→ **Exercise description**
Return exactly and only these lines: the first of the listing through the one containing "lampPlaces.forEach((y, i) =>".

>>>

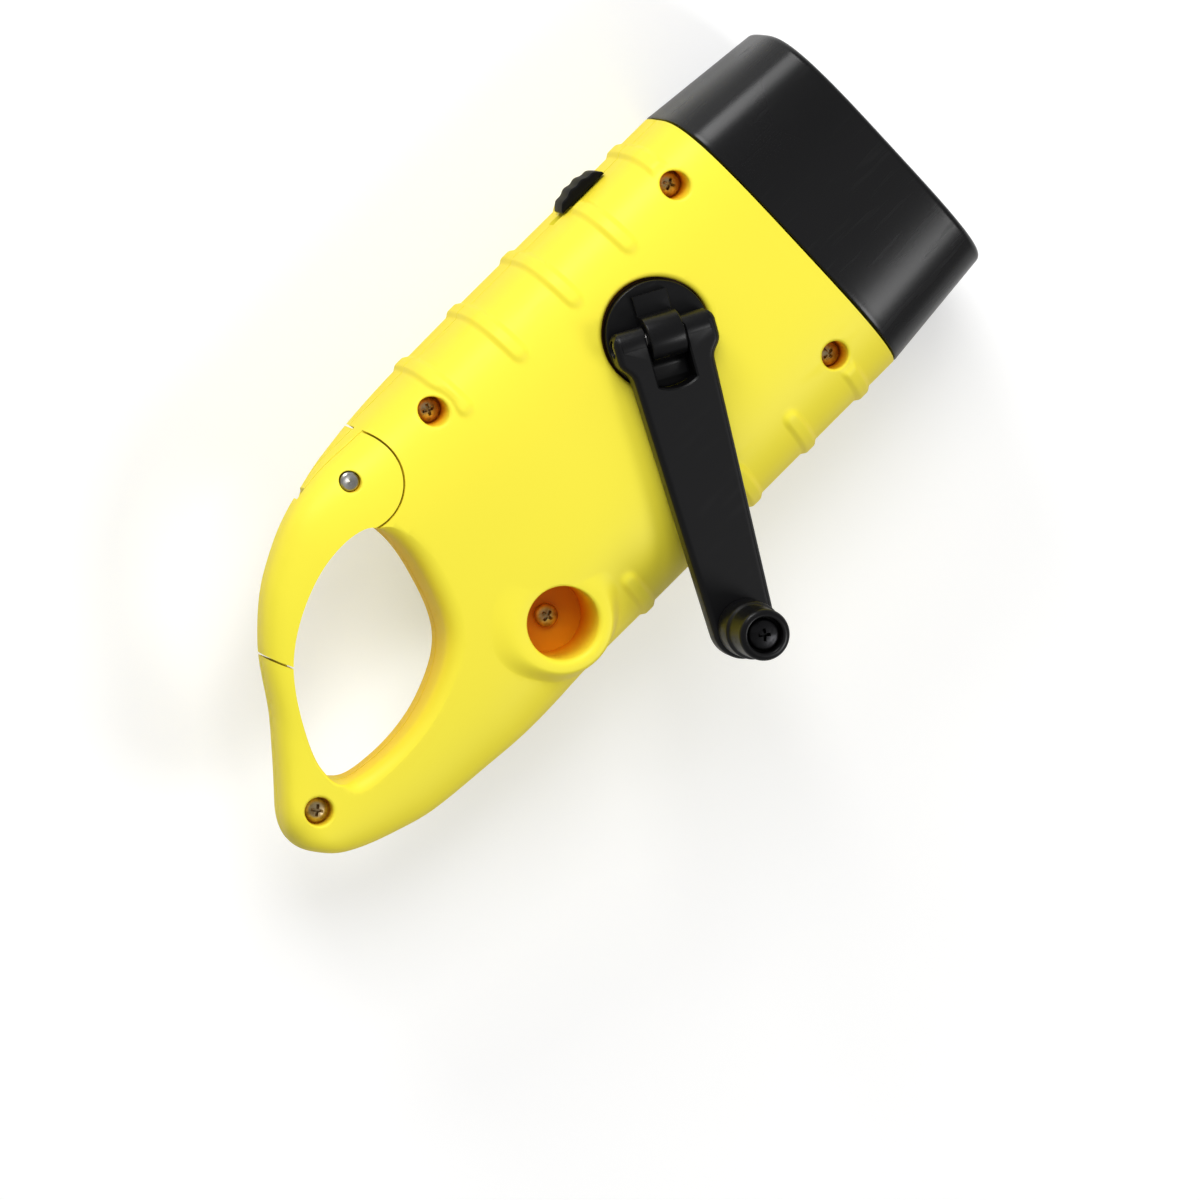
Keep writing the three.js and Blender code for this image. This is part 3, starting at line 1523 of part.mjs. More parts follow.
// Finishes: colour, roughness and metalness.
const FINISHES = {
  yellow: [0xfbed3c, 0.42, 0],
  black: [0x1d1d1d, 0.4, 0],
  gloss: [0x101010, 0.2, 0],
  steel: [0xb4b4b0, 0.35, 1],
  brass: [0xc9a046, 0.35, 1],
  mirror: [0xe4e6e8, 0.08, 1],
  clear: [0xe9f1f5, 0.05, 0],
  lamp: [0xf4f4e8, 0.1, 0],
  board: [0x1f6b3a, 0.6, 0],
  nylon: [0xece8da, 0.5, 0],
  copper: [0xb86a3a, 0.4, 1],
  magnet: [0x3b3b3d, 0.5, 1],
  sleeve: [0x2f7fbf, 0.45, 0],
  cell: [0x14203c, 0.25, 0],
};

const group = new THREE.Group();
function add(name, finish, body) {
  const made = solid(body).getMesh();
  const geometry = new THREE.BufferGeometry()
    .setAttribute("position", new THREE.BufferAttribute(made.vertProperties, 3))
    .setIndex(new THREE.BufferAttribute(made.triVerts, 1));
  geometry.computeVertexNormals();
  const [color, roughness, metalness] = FINISHES[finish];
  const material = new THREE.MeshStandardMaterial({
    color,
    roughness,
    metalness,
    flatShading: true,
  });
  const mesh = new THREE.Mesh(geometry, material);
  mesh.name = name;
  group.add(mesh);
}

add("crank_side_shell", "yellow", crankSideShell());
add("solar_side_shell", "yellow", solarSideShell());
shellScrews.forEach((row, i) =>
  add(`shell_screw_${i + 1}`, "steel", screw(row, shellScrewSize)),
);

add("head_bezel", "black", headBezel());
add("front_lens", "clear", frontLens());
add("reflector", "mirror", reflector());
add("lamp_board", "board", lampBoard());
lampPlaces.forEach((y, i) => add(`lamp_${i + 1}`, "lamp", lamp(y)));

add(
  "solar_window",
  "clear",
  panelPlate(GAP, PANEL_SINK, PANEL_SINK + PANEL_THICKNESS),
);
const cellFloor = PANEL_SINK + PANEL_THICKNESS + GAP;
add(
  "solar_cell",
  "cell",
  panelPlate(PANEL_LEDGE + GAP, cellFloor, cellFloor + CELL_THICKNESS),
);
add("battery_pack", "sleeve", batteryPack());
add("main_board", "board", mainBoard());
add("slide_switch_body", "steel", slideSwitchBody());
add("switch_slider", "gloss", switchSlider());

add("gear_plate", "steel", gearPlate());
platePosts.forEach((place, i) => {
  const row = { place, seat: plateTop, shank: PLATE_SCREW_LENGTH };
  add(`gear_plate_screw_${i + 1}`, "steel", screw(row, plateScrewSize));
});
add("axle_2", "steel", axle(gear2Place, gearLevel[2] + GEAR_WIDTH + GEAR_STEP));
add("axle_3", "steel", axle(gear3Place, gearLevel[1] + GEAR_WIDTH + GEAR_STEP / 2));
add(
  "compound_gear_2",
  "nylon",
  compoundGear(GEAR_2_TEETH, gear2Place, 1, gear2Phase),
);
add(
  "compound_gear_3",
  "nylon",
  compoundGear(GEAR_3_TEETH, gear3Place, 0, gear3Phase),
);
add("rotor_pinion", "steel", rotorPinion());
add("rotor_magnet", "magnet", rotorMagnet());
add("stator_coil", "copper", statorCoil());
add("stator_cup", "steel", statorCup());

const bushFloor = BODY_THICKNESS - HUB_SEAT_DEPTH - HUB_PAD_THICKNESS;
add(
  "hub_bush",
  "brass",
  tube(
    HUB_SHAFT_RADIUS + GAP,
    HUB_SHAFT_RADIUS + GAP + BUSH_WALL,
    bushFloor,
    BODY_THICKNESS - HUB_SEAT_DEPTH,
    hubPlace,
  ),
);
add("crank_hub", "gloss", crankHub());
add("drive_gear", "nylon", driveGear());
const clipFloor = gearLevel[2] + GEAR_WIDTH + GAP;
add(
  "hub_clip",
  "steel",
  tube(
    HUB_SHAFT_RADIUS + GAP,
    HUB_SHAFT_RADIUS + GAP + BUSH_WALL,
    clipFloor,
    clipFloor + GEAR_STEP,
    hubPlace,
  ),
);
add("hinge_pin", "steel", solid(pinBar(HINGE_PIN_RADIUS, EARS_WIDTH - SLACK)));
add("crank_arm", "black", crankArm());
add("crank_knob", "gloss", crankKnob());
add("knob_screw", "steel", knobScrew());

add("hook_gate", "yellow", gateBar());
add("gate_pin", "steel", pinOfGate());
add("gate_spring", "steel", gateSpring());

export default group;
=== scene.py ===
"""Solar dynamo flashlight with a folding crank and a snap-hook tail.

Lengths are written in millimetres and turned into metres when a mesh is made.
+X points to the lens, +Y to the switch and the gate, +Z to the crank.
"""
import math

import bmesh
import bpy
import numpy as np
from mathutils import Matrix


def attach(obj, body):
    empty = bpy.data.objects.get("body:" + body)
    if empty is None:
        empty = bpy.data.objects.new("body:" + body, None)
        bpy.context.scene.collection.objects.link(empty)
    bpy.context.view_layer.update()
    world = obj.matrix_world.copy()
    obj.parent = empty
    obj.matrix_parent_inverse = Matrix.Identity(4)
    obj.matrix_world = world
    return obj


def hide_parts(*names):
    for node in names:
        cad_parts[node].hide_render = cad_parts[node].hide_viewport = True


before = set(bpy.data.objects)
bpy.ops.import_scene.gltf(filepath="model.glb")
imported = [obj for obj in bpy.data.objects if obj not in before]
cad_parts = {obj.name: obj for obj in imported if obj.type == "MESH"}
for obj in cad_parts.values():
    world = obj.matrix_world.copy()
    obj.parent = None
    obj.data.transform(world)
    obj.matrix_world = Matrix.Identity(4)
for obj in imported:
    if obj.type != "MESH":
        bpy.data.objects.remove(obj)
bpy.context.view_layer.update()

# Floor, lamps and camera: a white table, which the camera sees brighter than it
# is, under a soft key lamp that glossy pieces don't mirror, a lamp over the back
# side and a low one on the gate's side. The lens points up and to the right.
MM = 0.001
CAMERA_TARGET = (-5.95, -20.04, 17.0)
CAMERA_RIGHT = (0.7038, -0.6708, 0.2336)
CAMERA_UP = (0.7038, 0.7033, -0.1003)
CAMERA_BACK = (-0.0970, 0.2350, 0.9671)
CAMERA_DISTANCE = 1000.0
CAMERA_LENS = 207.0
CAMERA_SIGHT = 10000.0
FLOOR_HALF = 1500.0
FLOOR_DROP = 0.15
FLOOR_WHITE = (0.72, 0.72, 0.72, 1)
FLOOR_ROUGHNESS = 0.9
FLOOR_GLOW = 0.37
SKY_LEVEL = 0.27
LAMPS = {
    "key_lamp": {"way": (0.25, 0.5, 0.83), "far": 800.0, "size": 400.0, "power": 3.0, "mirrored": False},
    "low_lamp": {"way": (0.23, -0.61, 0.76), "far": 900.0, "size": 280.0, "power": 2.4, "mirrored": True},
    "side_lamp": {"way": (0.23, 0.9, 0.36), "far": 900.0, "size": 360.0, "power": 3.4, "mirrored": True},
}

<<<

→ **Solution to the problem**
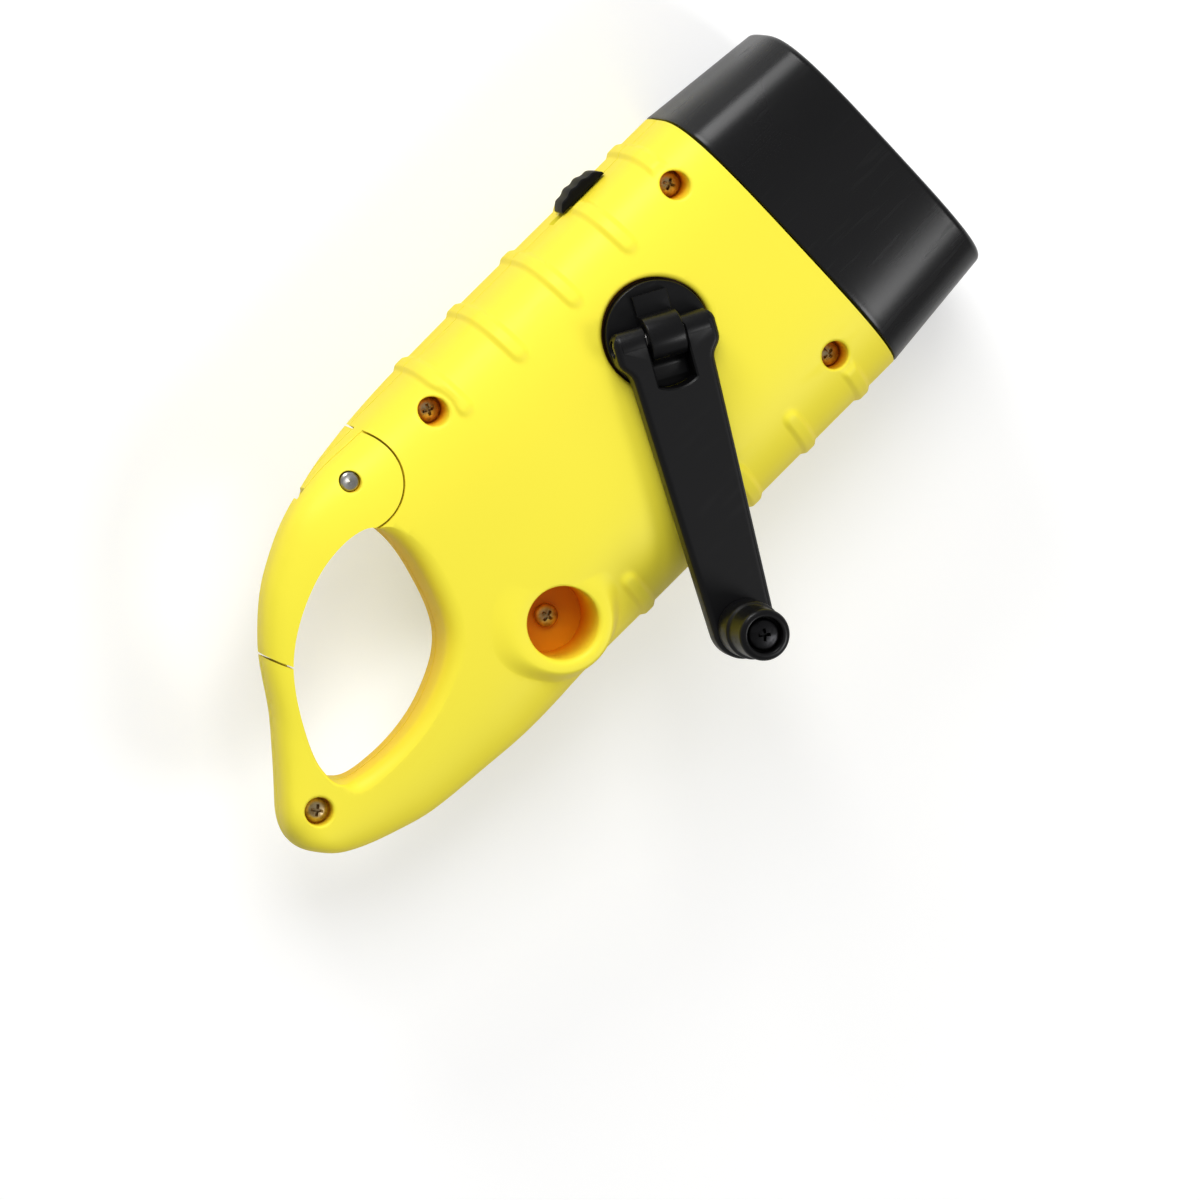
Keep writing the three.js and Blender code for this image. This is part 3, starting at line 1523 of part.mjs. More parts follow.
// Finishes: colour, roughness and metalness.
const FINISHES = {
  yellow: [0xfbed3c, 0.42, 0],
  black: [0x1d1d1d, 0.4, 0],
  gloss: [0x101010, 0.2, 0],
  steel: [0xb4b4b0, 0.35, 1],
  brass: [0xc9a046, 0.35, 1],
  mirror: [0xe4e6e8, 0.08, 1],
  clear: [0xe9f1f5, 0.05, 0],
  lamp: [0xf4f4e8, 0.1, 0],
  board: [0x1f6b3a, 0.6, 0],
  nylon: [0xece8da, 0.5, 0],
  copper: [0xb86a3a, 0.4, 1],
  magnet: [0x3b3b3d, 0.5, 1],
  sleeve: [0x2f7fbf, 0.45, 0],
  cell: [0x14203c, 0.25, 0],
};

const group = new THREE.Group();
function add(name, finish, body) {
  const made = solid(body).getMesh();
  const geometry = new THREE.BufferGeometry()
    .setAttribute("position", new THREE.BufferAttribute(made.vertProperties, 3))
    .setIndex(new THREE.BufferAttribute(made.triVerts, 1));
  geometry.computeVertexNormals();
  const [color, roughness, metalness] = FINISHES[finish];
  const material = new THREE.MeshStandardMaterial({
    color,
    roughness,
    metalness,
    flatShading: true,
  });
  const mesh = new THREE.Mesh(geometry, material);
  mesh.name = name;
  group.add(mesh);
}

add("crank_side_shell", "yellow", crankSideShell());
add("solar_side_shell", "yellow", solarSideShell());
shellScrews.forEach((row, i) =>
  add(`shell_screw_${i + 1}`, "steel", screw(row, shellScrewSize)),
);

add("head_bezel", "black", headBezel());
add("front_lens", "clear", frontLens());
add("reflector", "mirror", reflector());
add("lamp_board", "board", lampBoard());
lampPlaces.forEach((y, i) => add(`lamp_${i + 1}`, "lamp", lamp(y)));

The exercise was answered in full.